The Legs Are Not Designed for
Dragging
Some people decide not to lift the table and instead try to slide it. That is usually worse. Pool table legs are meant to hold a massive load in vertical compression. They are not meant to absorb strong lateral force while hundreds of pounds resist movement across carpet or flooring.
That distinction matters because a slate table can weigh 800 to 1,000 pounds or more. Once you drag that much mass sideways, the legs, bolts, and cabinet joints are no longer handling the kind of load they were built for.
Even a short drag can put enormous sideways stress into the legs and cabinet frame.
A tiny move under full load can still create major structural failure.
Heavy does not mean safe to drag.
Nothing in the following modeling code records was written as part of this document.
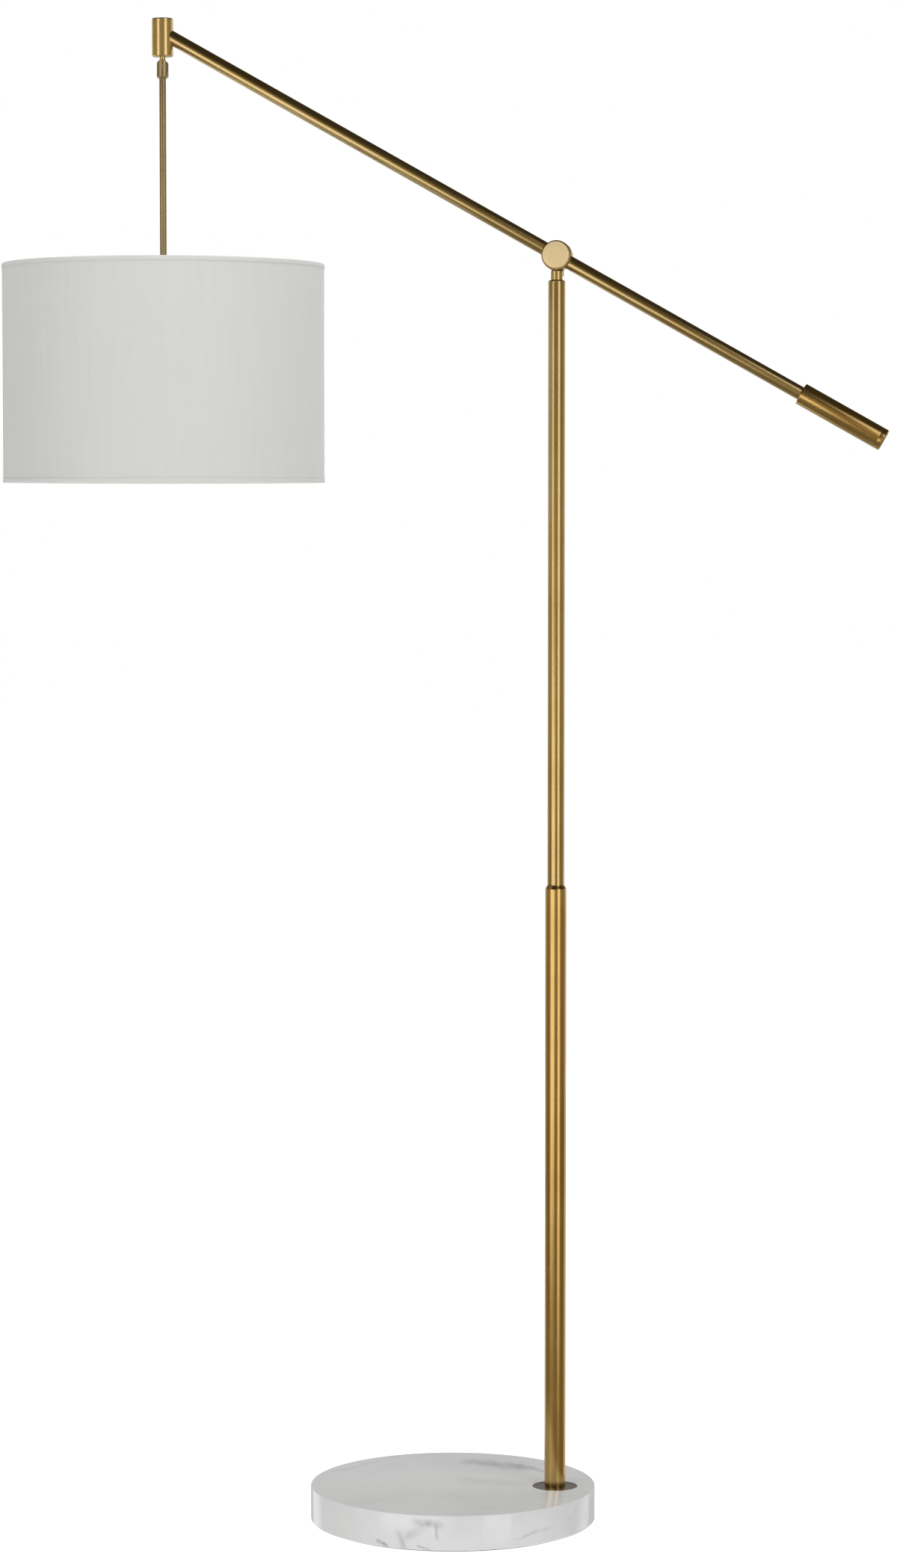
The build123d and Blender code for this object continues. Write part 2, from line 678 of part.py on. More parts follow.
PIN_HALF = FORK_R - PIN_RECESS
swing_pin = round_bar(upright(HEAD_X, PIN_HALF, PIN_Z), PIN_R, 2 * PIN_HALF)
save(swing_pin, "swing_pin")

ROD_TOP = FORK_BOTTOM + ROD_IN_FORK
drop_rod = round_bar(level(HEAD_X, ROD_BOTTOM), ROD_R, ROD_TOP - ROD_BOTTOM, ROD_BORE)
save(drop_rod, "drop_rod")

LEAD_DROP_BOTTOM = HOLDER_TOP
LEAD_DROP_TOP = PIN_Z - SLOT_BELOW_PIN
lead_drop = round_bar(level(HEAD_X, LEAD_DROP_BOTTOM), LEAD_R, LEAD_DROP_TOP - LEAD_DROP_BOTTOM)
save(lead_drop, "lead_drop")

HUB_BOTTOM = CUP_TOP
with BuildPart() as rod_locknuts:
    with BuildSketch(
        level(HEAD_X, HUB_BOTTOM + HUB_T), level(HEAD_X, CUP_TOP - CUP_T - LOCKNUT_T)
    ):
        RegularPolygon(LOCKNUT_AF / 2, 6, major_radius=False)
        Circle(ROD_R, mode=Mode.SUBTRACT)
    extrude(amount=LOCKNUT_T)
save(rod_locknuts, "rod_locknuts")

with BuildPart() as socket_cup:
    with BuildSketch(upright(HEAD_X)):
        with BuildLine():
            crown_out = Line((ROD_R, CUP_TOP), (CUP_R / 2, CUP_TOP))
            dome_out = TangentArc(
                crown_out @ 1, (CUP_R, CUP_TOP - CUP_R / 2), tangent=(1, 0)
            )
            wall_out = Line(dome_out @ 1, (CUP_R, CUP_RIM))
            rim = Line(wall_out @ 1, (CUP_R - CUP_T, CUP_RIM))
            wall_in = Line(rim @ 1, (CUP_R - CUP_T, CUP_TOP - CUP_R / 2))
            dome_in = TangentArc(
                wall_in @ 1, (CUP_R / 2, CUP_TOP - CUP_T), tangent=(0, 1)
            )
            crown_in = Line(dome_in @ 1, (ROD_R, CUP_TOP - CUP_T))
            Line(crown_in @ 1, crown_out @ 0)
        make_face()
    revolve(axis=Axis((HEAD_X, 0, 0), (0, 0, 1)))
save(socket_cup, "socket_cup")

with BuildPart() as lampholder:
    with BuildSketch(level(HEAD_X, CUP_RIM)):
        Circle(CUP_R - CUP_T)
    extrude(amount=HOLDER_TOP - CUP_RIM)
    with BuildSketch(level(HEAD_X, HOLDER_BOTTOM)):
        Circle(HOLDER_R)
    extrude(amount=CUP_RIM - HOLDER_BOTTOM)
    chamfer(lampholder.edges().group_by(Axis.Z)[0], HOLDER_EDGE)
    with BuildSketch(level(HEAD_X, HOLDER_BOTTOM)):
        Circle(SHELL_R)
    extrude(amount=HOLDER_ROOF - HOLDER_BOTTOM, mode=Mode.SUBTRACT)
save(lampholder, "lampholder")

screw_shell = round_bar(level(HEAD_X, SHELL_BOTTOM), SHELL_R, SHELL_LENGTH, SHELL_R - SHELL_T)
save(screw_shell, "screw_shell")

with BuildPart() as centre_contact:
    with BuildSketch(level(HEAD_X, CONTACT_Z)):
        Rectangle(CONTACT_L, CONTACT_W)
    extrude(amount=CONTACT_T)
    with BuildSketch(level(HEAD_X, CONTACT_Z + CONTACT_T)):
        with Locations(((CONTACT_L - CONTACT_LEG) / 2, 0)):
            Rectangle(CONTACT_LEG, CONTACT_W)
    extrude(amount=HOLDER_ROOF - CONTACT_Z - CONTACT_T)
save(centre_contact, "centre_contact")

with BuildPart() as bulb_cap:
    with BuildSketch(level(HEAD_X, CAP_BOTTOM)):
        Circle(CAP_R)
    extrude(amount=CAP_BODY)
    with BuildSketch(level(HEAD_X, CAP_BOTTOM + CAP_BODY)):
        Circle(CAP_R)
    extrude(amount=CONTACT_Z - TIP_PRESS - CAP_BOTTOM - CAP_BODY, taper=CAP_TAPER)
    with BuildSketch(level(HEAD_X, CONTACT_Z - TIP_H)):
        Circle(TIP_R)
    extrude(amount=TIP_H)
    with BuildSketch(level(HEAD_X, CAP_BOTTOM)):
        Circle(CAP_R - CAP_WALL)
    extrude(amount=CAP_RECESS, mode=Mode.SUBTRACT)
save(bulb_cap, "bulb_cap")

# The glass leaves the cap as a narrow neck and swells into a round globe
TANGENT_AT = radians(50.0)
NECK_GLASS_R = CAP_R - GLASS_FIT
NECK_GLASS_TOP = CAP_BOTTOM + GLASS_IN_CAP
NECK_GLASS_LOW = 1403.0


def bulb_outline(inset: float) -> list[Edge]:
    """Half outline of the bulb, from the neck's top down to the axis, drawn inset mm in."""
    radius = GLOBE_R - inset
    neck = NECK_GLASS_R - inset
    swell = (radius * sin(TANGENT_AT), GLOBE_Z + radius * cos(TANGENT_AT))
    neck_line = Line((neck, NECK_GLASS_TOP), (neck, NECK_GLASS_LOW))
    flare = Spline(
        neck_line @ 1,
        swell,
        tangents=((0, -1), (cos(TANGENT_AT), -sin(TANGENT_AT))),
    )
    globe = ThreePointArc(swell, (radius, GLOBE_Z), (0, GLOBE_Z - radius))
    return [neck_line, flare, globe]


with BuildPart() as bulb_glass:
    with BuildSketch(upright(HEAD_X)):
        with BuildLine():
            outside = bulb_outline(0)
            inside = bulb_outline(GLASS_T)
            Line(outside[0] @ 0, inside[0] @ 0)
            Line(outside[2] @ 1, inside[2] @ 1)
        make_face()
    revolve(axis=Axis((HEAD_X, 0, 0), (0, 0, 1)))
save(bulb_glass, "bulb_glass")

# ---- Shade ----

shade_drum = round_bar(
    level(HEAD_X, SHADE_BOTTOM), SHADE_R, SHADE_TOP - SHADE_BOTTOM, SHADE_R - SHADE_T
)
save(shade_drum, "shade_drum")

RING_INSET = RING_WIRE_R + RING_FROM_EDGE
ring_places = {
    "shade_top_ring": SHADE_TOP - RING_INSET,
    "shade_bottom_ring": SHADE_BOTTOM + RING_INSET,
}
for label, ring_z in ring_places.items():
    with BuildPart() as wire_ring:
        with BuildSketch(upright(HEAD_X)):
            with Locations((RING_R, ring_z)):
                Circle(RING_WIRE_R)
        revolve(axis=Axis((HEAD_X, 0, 0), (0, 0, 1)))
    save(wire_ring, label)

ARM_RISE = ring_places["shade_top_ring"] - HUB_BOTTOM - HUB_T / 2
ARM_ROOT = HUB_R - ARM_R
ARM_RUN = RING_R - ARM_ROOT
with BuildPart() as shade_spider:
    with BuildSketch(level(HEAD_X, HUB_BOTTOM)):
        Circle(HUB_R)
    extrude(amount=HUB_T)
    for arm in range(ARM_COUNT):
        turn = radians(90 + 360 / ARM_COUNT * arm)
        root = (HEAD_X + ARM_ROOT * cos(turn), ARM_ROOT * sin(turn), HUB_BOTTOM + HUB_T / 2)
        reach = Vector(ARM_RUN * cos(turn), ARM_RUN * sin(turn), ARM_RISE)
        with BuildSketch(Plane(origin=root, z_dir=reach)):
            Circle(ARM_R)
        extrude(amount=reach.length)
    with BuildSketch(level(HEAD_X, HUB_BOTTOM - ARM_R)):
        Circle(ROD_R + HUB_BORE_FIT)
    extrude(amount=HUB_T + 2 * ARM_R, mode=Mode.SUBTRACT)
save(shade_spider, "shade_spider")
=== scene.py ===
import json
import logging
import math
from dataclasses import dataclass, field
from enum import Enum
from typing import Mapping, Sequence, Union

import bmesh
import bpy
from mathutils import Matrix, Vector


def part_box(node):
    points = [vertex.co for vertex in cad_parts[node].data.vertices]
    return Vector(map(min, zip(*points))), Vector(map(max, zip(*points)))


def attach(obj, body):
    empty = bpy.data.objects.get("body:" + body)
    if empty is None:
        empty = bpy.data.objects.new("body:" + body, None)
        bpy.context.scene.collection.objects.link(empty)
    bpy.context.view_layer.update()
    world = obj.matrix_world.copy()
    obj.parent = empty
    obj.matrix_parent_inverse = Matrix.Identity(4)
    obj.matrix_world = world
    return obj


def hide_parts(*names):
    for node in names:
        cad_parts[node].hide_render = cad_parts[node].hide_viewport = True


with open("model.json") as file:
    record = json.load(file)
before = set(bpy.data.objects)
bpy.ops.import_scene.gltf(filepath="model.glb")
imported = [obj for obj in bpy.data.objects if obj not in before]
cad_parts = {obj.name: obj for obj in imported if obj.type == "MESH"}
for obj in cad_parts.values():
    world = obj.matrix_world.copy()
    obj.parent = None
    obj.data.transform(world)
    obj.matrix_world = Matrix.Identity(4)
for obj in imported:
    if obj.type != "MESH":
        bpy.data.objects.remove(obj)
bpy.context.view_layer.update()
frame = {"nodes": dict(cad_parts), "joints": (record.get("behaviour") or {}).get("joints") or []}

log = logging.getLogger("floor_lamp")

MM = 0.001

# Edges that turn by more degrees than this stay crisp.
SHARP = 38.0
SHARP_HEM = 50.0
SHARP_THREAD = 60.0

# Faces round a turned piece, and along an eased corner.
SIDES = 96
SIDES_THIN = 48
SIDES_THREAD = 72
EASE_STEPS = 5

# Rise over run below which a turned face counts as an end face.
FLAT_SLOPE = 0.5

# A turn, in radians, that is too slight to ease, and a length that is as good as none.
STRAIGHT = 1e-4
TINY = 1e-6

UP = Vector((0.0, 0.0, 1.0))
TO_FRONT = Vector((0.0, -1.0, 0.0))

Point = tuple[float, float, float]
Tone = tuple[float, float, float]
Settings = Mapping[str, object]


class Body(Enum):
    """The moving parts that new pieces ride on, by their names in the frame."""

    POLE = "base_and_pole"
    BOOM = "boom"
    KNOB = "knob"
    DROP = "drop"


class Slot(Enum):
    """The record's material slots that new pieces answer to."""

    MARBLE = "marble"
    ZINC = "zinc_steel"
    BRASS = "antique_brass"
    CAP = "cap_metal"
    OPAL = "opal_glass"
    FABRIC = "shade_fabric"
    WIRE = "white_wire"


class Grain(Enum):
    """Which way the polishing belt ran over a brass piece."""

    LENGTHWISE = "lengthwise"
    TURNED = "turned"


# ---- Node trees ----


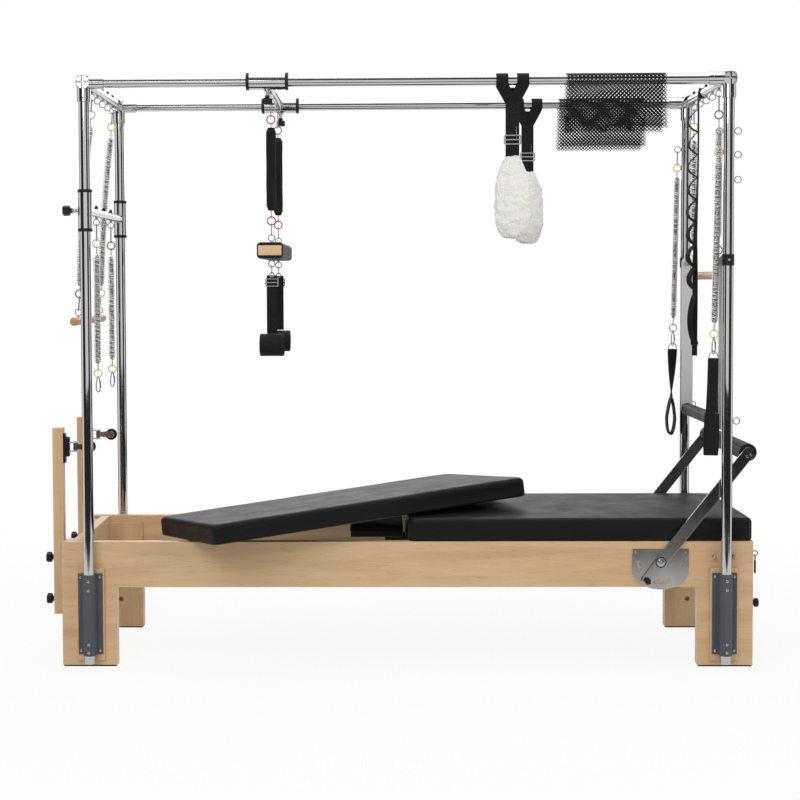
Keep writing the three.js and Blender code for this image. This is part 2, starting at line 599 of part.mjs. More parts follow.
// A hook under the coil, a ring, and a link down to a given depth
function lowerChain(coilDepth, ringDepth, endDepth) {
  return [
    rod(spring.wire, [0, 0, -coilDepth + spring.wire], [0, 0, -ringDepth + chainRing.radius], count.bolt),
    ring(chainRing.radius, chainRing.wire, [0, 0, -ringDepth]),
    longLink(ringDepth + chainRing.radius - link.wire, endDepth),
  ];
}

// An eye on top of a bar, given the depth of the bar's axis and its radius; the link hangs in it
function barEye(y, axisDepth, radius) {
  const centre = -axisDepth + radius + eye.radius + eye.wire + eye.inset;
  return [
    ring(eye.radius, eye.wire, [0, y, centre], { steps: count.eye }),
    rod(eye.shank, [0, y, centre - eye.radius], [0, y, -axisDepth + radius - eye.inset], count.bolt),
  ];
}
function hookDepth(axisDepth, radius) {
  const centre = axisDepth - radius - eye.radius - eye.wire - eye.inset;
  return centre - eyeFlat + linkWire;
}

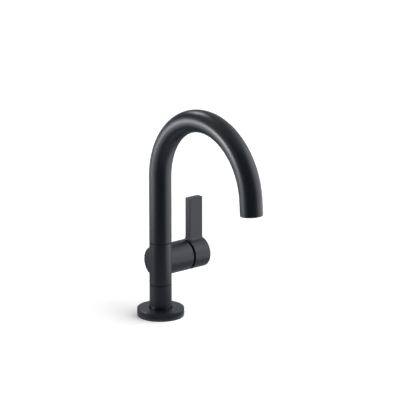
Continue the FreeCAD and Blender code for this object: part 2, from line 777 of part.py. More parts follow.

It often means the consequences of dragging are worse.
The more mass involved, the more punishing the side-load becomes.
Pool table legs do not function like simple household furniture supports under lateral movement.
They are built to hold weight downward, not survive being torqued sideways.
The Risk of Cracking the
Slate
Slate is stone, but that does not make it forgiving. It is rigid and brittle. While assembled, it depends on even support from the frame beneath it. Once the cabinet twists or the load distribution changes, stress can concentrate around the screw holes or unsupported sections.
Lifting by the rails or forcing the table to move while the slate remains tightly fastened can transfer load into areas that were never meant to handle it. That is where cracks happen.
And this is where the mistake gets expensive. A cracked slate section is not a cosmetic issue. It usually means replacement. Because slate sections are commonly cut and matched as sets, one broken piece can turn into a much larger materials bill than people expect.
The Only Safe Way to
Move
-
Disassemble the Table
Remove the rails, remove or carefully preserve the cloth if it will be reused, and take out the slate fasteners so the table is no longer carrying stone as one assembled unit.
-
Move the Slate Separately
The slate pieces need to be transported on their own, supported correctly, rather than stressed through the cabinet.
This is the part most amateur moves try to skip. It is also the part that matters most. -
Rebuild and Re-Level
Once relocated, the table has to be reassembled, leveled again, and re-seamed so the surface is truly flat and playable.
Yes, it is a hassle. But it is the only process that respects the way the table was engineered in the first place.
The
Verdict
If you would not move a grand piano by improvising with three friends and optimism, you should not do it with a slate pool table either. The risk-reward ratio is terrible. The money saved by avoiding a pro disappears instantly the moment a seam pops, a leg tears loose, or a slate piece cracks.
The sane move is simple: save your back, save the table, and hire a billiard mechanic who will disassemble, transport, and rebuild it correctly.
More tables get ruined by casual moving than by serious play. That is because play wears a table down slowly. Bad moving can destroy it in one afternoon. If the table has slate, do not lift it assembled. Do not drag it. Break it down and move it properly.